No Name is a popular place for boats to stage their crossing to the Bahamas from. We decided to go and anchor four days before our crossing to ensure we had a spot in the small anchorage, since it costs $20 a night to anchor there, this was a tough decision. But, having easy access to the ocean and not having to worry about the current Florida anchoring conflicts made it the right choice and worth the expenditure.

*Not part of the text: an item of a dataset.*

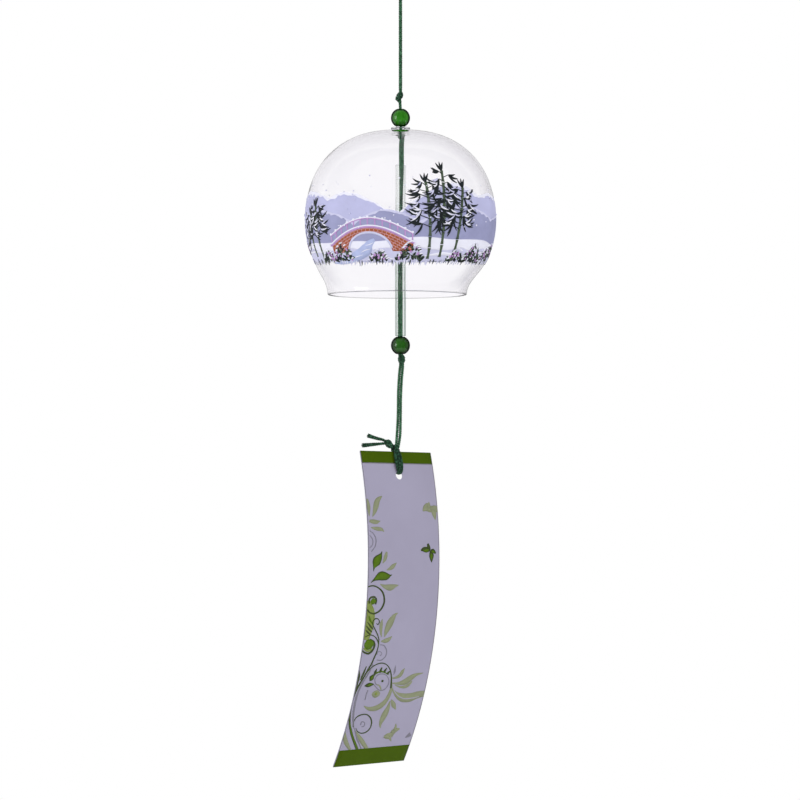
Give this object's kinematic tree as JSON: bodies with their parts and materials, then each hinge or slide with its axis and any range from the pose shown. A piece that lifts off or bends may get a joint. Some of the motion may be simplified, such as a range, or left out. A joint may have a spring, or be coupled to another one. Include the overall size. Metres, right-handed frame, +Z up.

We woke at 4:30 and wouldn’t you know it… the harbour was completely fogged in!!! We waited until 6:30 to pull up our anchor and the fog was not as dense, but still there. Other boats in the mist were pulling up their anchors and you could see navigation lights throughout the habour. We made our way very very slowly out of the harbour with our radar on and me at the bow as a lookout for the anchored boats that were in the bay outside the harbour. The crossing was exactly as forecast, wind was under 10 knots and waves were 4 to 6 feet on our beam, we motor sailed the entire way and the crossing took 8 hours anchor to dock!
By 2:30pm we were tied up at Brown’s Marina in Alice Town, Bimini. Brian & Jane from Mar-A-Largo were waiting on the dock to catch our lines! So fabulous to see them again.
Is it better in the Bahamas? We’ll see!